В 1656 году царский советник Федор Ртищев придумал чеканить вместо серебряных денег медные. Идея заменить благородный металл медной ассигнацией сама по себе была неплохой, она намного опережала время. Осуществиться она могла лишь при доверии населения к государству, к царскому гербу и к казенным монетным дворам. Такое доверие в обществе было, и на первых порах выгода от реформы получилась существенной, поскольку медь обходилась в шестьдесят раз дешевле серебра.
Но довольно скоро от доверия ничего не осталось, поскольку и государство, и многие предприимчивые дельцы им злоупотребляли.

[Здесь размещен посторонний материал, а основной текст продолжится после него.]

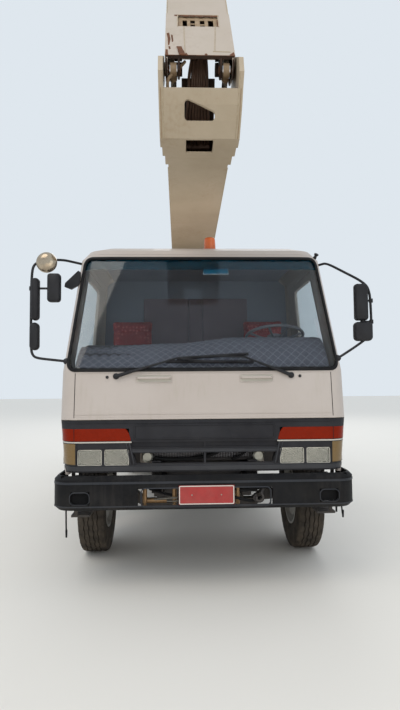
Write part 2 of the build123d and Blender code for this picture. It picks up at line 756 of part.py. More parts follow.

Казна стала чеканить деньги сверх всякой меры. Австриец Мейерберг сообщает, что правительство выпускало медных монет впятеро больше, чем позволяли доходы. Вследствие этого России пришлось познакомиться с инфляцией. На первых порах медная копейка шла вровень с серебряной, но затем ее стали принимать менее охотно, требовали доплаты, и эта доплата всё возрастала. Через семь лет «обменный курс» достигал пятнадцати к одному.
Ситуацию усугубляли фальшивомонетчики, научившиеся подделывать медные деньги. У преступников имелись высокие покровители, к числу которых принадлежал и царский тесть Илья Милославский, так что управу на них найти было непросто.
Не стеснялись и мастера-чеканщики, выпускавшие «налево» столько денег, сколько им хотелось.
Государство, конечно, пыталось бороться с этой бедой обычными средствами – жестокими публичными казнями. Эмигрант Григорий Котошихин, записки которого я еще не раз буду цитировать, пишет, что по «медным» делам предали смерти до 7000 человек. Но вместо одних преступников появлялись новые. Алчность всегда сильнее страха, а тут нажива выходила и быстрой, и легкой.
Ущерб от провалившейся монетной реформы был громаден.
Первыми пострадали воины действующей армии. Им платили жалованье медью, а местные жители на Украине и в Белоруссии отказывались принимать такие деньги. В самой России нарушилась вся система расчетов при торговле и взимании долгов. Продавцы не хотели брать обесценившиеся копейки, кредиторы требовали от должников только серебра, а его становилось все меньше и меньше – осторожные люди предпочитали припрятывать «настоящие деньги», не пускать их в оборот. Неудивительно, что наступила ужасная дороговизна, и беднота, прежде всего городская, оказалась в отчаянном положении, на грани голодной смерти.
Негодовала вся страна, но столичные жители имели возможность выразить свое недовольство прямо государю, как это произошло 14 лет назад.
15 июля 1662 года какие-то неизвестные вывесили в центре Москвы, на Лубянке, «подметный лист» с перечислением лиц, ответственных за медную «измену». Это были двое Милославских (царский тесть Илья Данилович с его родственником окольничьим Иваном Михайловичем), Федор Ртищев и богатый купец Василий Шорин, по слухам чеканивший фальшивые деньги. Это событие стало искрой, от которой начал разгораться пожар.
Собралась толпа, заволновалась. Через некоторое время появились двое казенных людей, сорвали письмо – и сделали только хуже. Горожане чуть не прибили служивых, отобрали у них бумагу и стали читать ее вслух всем, кто шел на шум.
У кого-то возникла идея отправиться с этим списком к государю.
Алексей находился в своем загородном дворце Коломенское, праздновал рождение дочери Феодосии. Вдруг ему доложили, что приближается огромное скопище взбудораженных людей. Скоро они заполнили весь широкий двор.
Большой охраны в Коломенском не держали. Тут следует отдать должное Алексею Михайловичу. Он не растерялся и не запаниковал. Приказал домашним удалиться, Милославским и Ртищеву – спрятаться. Царь был уже не юношей, как в 1648 году. Он набрался государственного опыта, побывал на войне, избавился от докучной опеки Никона, а главное – умел разговаривать с толпой.
Выйдя на крыльцо без телохранителей, государь спокойно выслушал крикунов, хотя самые дерзкие из них хватали его за платье и за пуговицы. Алексей попросил всех разойтись по домам, а «изменников» пообещал «сыскать» и покарать. Поклялся в том богом, даже пожал одному из главных смутьянов руку.
Москвичи пошли назад в город, несколько успокоенные. Самый опасный момент мятежа миновал.
Но в Коломенское к царю ходила только часть «гилевщиков» (от слова «гиль» – смута). Другие в это время кинулись громить двор Шорина. Самого купца не нашли, но схватили его подростка-сына. Решили, что юный Шохин будет свидетельствовать перед царем о винах отца. Появился новый предлог идти в Коломенское.